Einige Institute würden sich deshalb sogar von Krediten trennen, die derzeit von den Gläubigern noch bedient werden. Nach Ausbruch der Coronakrise fror der Markt für faule Kredite in Europa erst einmal ein.
Inzwischen ist das Geschäft in Deutschland und Italien wieder in Gang gekommen. Kritischer sieht die Lage in Spanien aus.
Lesen Sie hier das gesamte Interview:
Herr Peters, die meisten Experten gehen davon aus, dass die Coronakrise zu einer Welle von Firmenpleiten und in der Folge zu einem starken Anstieg der faulen Kredite in den Bankbilanzen führen wird. Spüren Sie davon bereits etwas?

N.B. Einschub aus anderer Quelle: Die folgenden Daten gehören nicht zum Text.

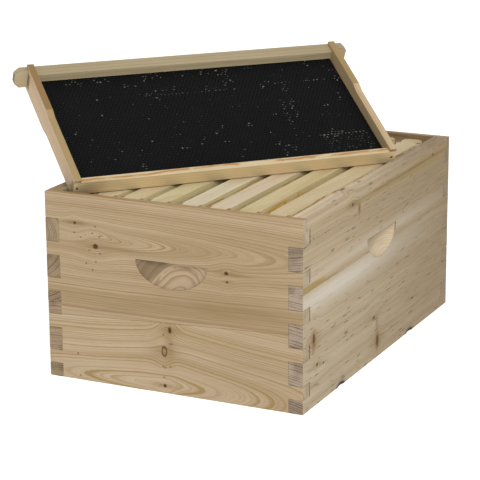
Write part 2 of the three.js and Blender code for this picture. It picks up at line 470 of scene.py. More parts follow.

Die Pleitewelle hat ja noch nicht wirklich begonnen. Aber was wir im Moment bemerkenswert finden, ist, dass sich die Banken verstärkt von Krediten trennen, die noch gar nicht notleidend sind, Schuldscheindarlehen beispielsweise. 2019 haben wir auf unserer Plattform drei Schuldscheintransaktionen abgewickelt, 2020 sind es seit April bereits 61.
Was steckt hinter dieser Entwicklung?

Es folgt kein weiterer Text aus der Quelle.